Frankly, I tend to ignore all that and simply go with what I know about the Courts and the surrounding cards.
The cards are a nice size, easy to shuffle and borderless, which makes the artwork even stronger.
My one moan is that one of my favourite cards, the Six of Swords, looks like it has been snaffled from a different deck altogether. It simply does not make any sense to me at all.
Okay, I have another one. The LWB (Little White Book) gives a pretty decent interpretation of each card but, for some reason, the creators have reversed the attributes of Swords and Wands. It is fairly common for Swords to represent Fire and Wands to represent Air... but this is different; Swords still represent Air but the attribute given is action, which is obviously a Fire/Wand ...er... thing. Well, it is to me. YMMV. It is possibly due to the deck incorporating Qabala, about which I know as much as a gnat - not for the lack of reading about it though - it simply doesn't float my boat. I do know that many people are continually attempting to fit the tarot to the Qabala and the general consensus is that it doesn't really work.

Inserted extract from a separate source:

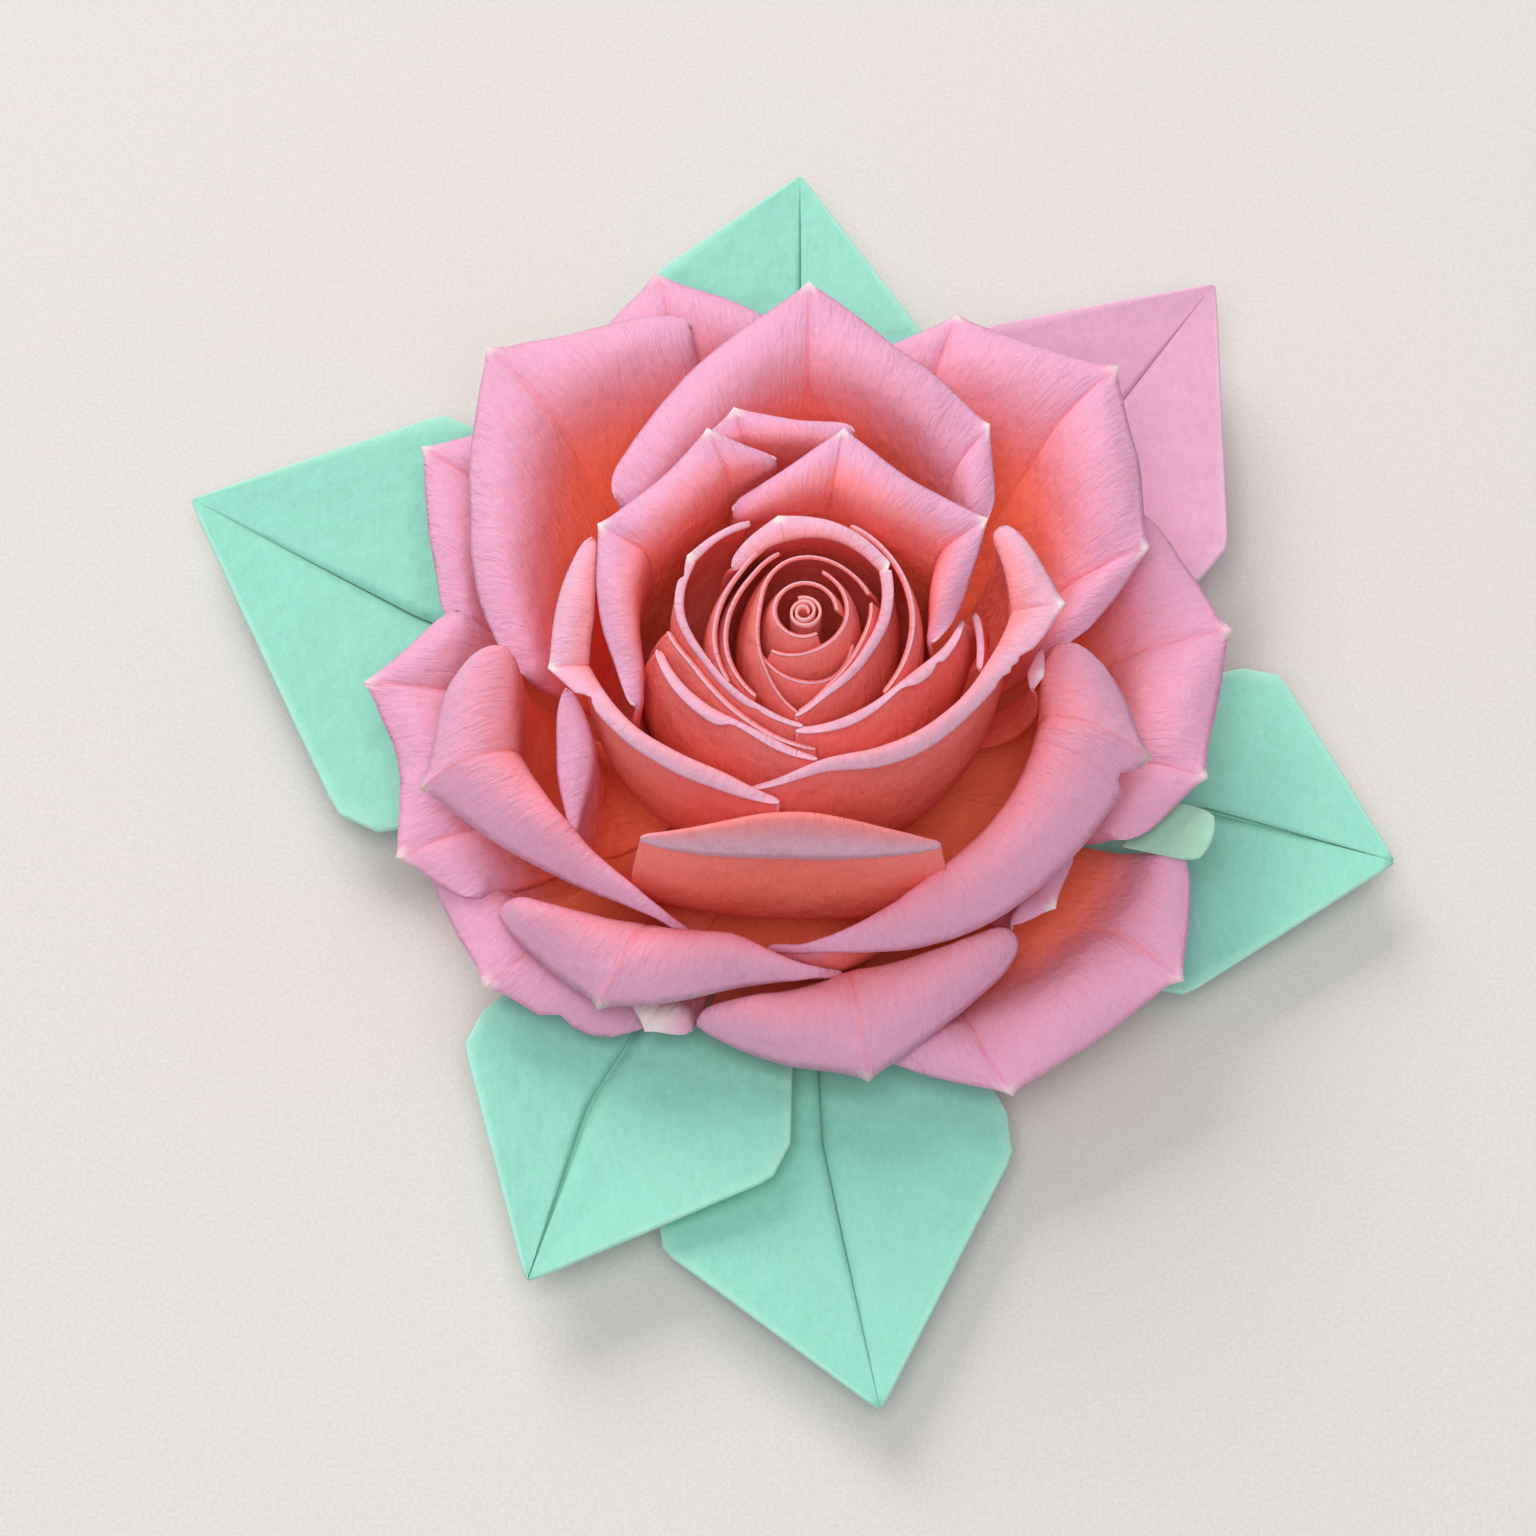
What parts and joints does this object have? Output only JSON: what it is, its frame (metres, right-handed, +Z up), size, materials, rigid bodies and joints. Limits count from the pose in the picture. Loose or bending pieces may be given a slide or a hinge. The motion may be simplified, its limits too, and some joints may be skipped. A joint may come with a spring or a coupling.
{
  "type": "paper flower",
  "caption": "Folded paper rose with a rolled heart, cupped and curled petals and folded leaves, glued on a flat round base to lie on a table.",
  "frame": {"origin": "middle of the flat underside of the base disc, on the flower's own axis", "axes": "+Z up along the rolled core to the heart of the bud; -Y towards the two leaves at the front of the flower; +X to its right"},
  "size_m": [0.1502, 0.1659, 0.0473],
  "materials": {
    "coral_card": "matt dyed card, coral red",
    "pink_card": "matt dyed card, coral fading to dusty pink at the rims",
    "rose_card": "matt dyed card, dusty rose",
    "mint_card": "matt dyed card, mint green",
    "pale_card": "matt dyed card, pale green",
    "core_card": "tightly rolled dull red card"
  },
  "bodies": {
    "root": {"base_disc": "mint_card", "core_roll": "core_card", "centre_roll": "coral_card", "heart_petal_1": "coral_card", "heart_petal_2": "coral_card", "heart_petal_3": "coral_card", "heart_petal_4": "coral_card", "heart_petal_5": "coral_card", "bud_petal_1": "coral_card", "bud_petal_2": "coral_card", "bud_petal_3": "coral_card", "bud_petal_4": "coral_card", "bud_petal_5": "coral_card", "bud_petal_6": "coral_card", "bud_petal_7": "coral_card", "bud_petal_8": "coral_card", "hood_petal": "coral_card", "crown_petal_right": "pink_card", "crown_petal_left": "pink_card", "crown_petal_rear": "pink_card", "wrap_petal_right": "coral_card", "wrap_petal_left": "coral_card", "wrap_petal_front": "coral_card", "small_petal_right": "coral_card", "small_petal_left": "pink_card", "bloom_petal_top": "pink_card", "bloom_petal_right": "pink_card", "bloom_petal_left": "pink_card", "curled_petal_right": "pink_card", "curled_petal_left": "pink_card", "small_petal_front": "pink_card", "curled_petal_lower_left": "pink_card", "curled_petal_front": "pink_card", "outer_petal_right": "pink_card", "outer_petal_left": "pink_card", "outer_petal_top": "pink_card", "outer_petal_upper_left": "pink_card", "small_petal_lower": "pink_card", "outer_petal_lower_left": "pink_card", "outer_petal_lower_right": "pink_card", "leaf_top": "mint_card", "leaf_left": "mint_card", "leaf_lower_left": "mint_card", "leaf_lower": "mint_card", "leaf_right": "mint_card", "pink_leaf": "rose_card", "leaf_tab": "pale_card"}
  },
  "joints": []
}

Right, my very last gripe (it's my page; I can have as many as I like) is that the Court Cards are the same people dressed in different colour clothes and set against backgrounds of different seasons. It's not really a downside but I see it as a wasted opportunity to include varying personalities.
It's a good deck, well worth a try. Ignore my moans - you may not feel as picky as I do right now. It might be a moon cycle thing happening :-)
The Tarot of Gemstones and Crystals
Now for something completely different
This is a visually stunning deck but limited in its usefulness unless you are into crystals in a big way or have a good reference book. I should imagine if you have then this deck could add a great deal of depth to your readings.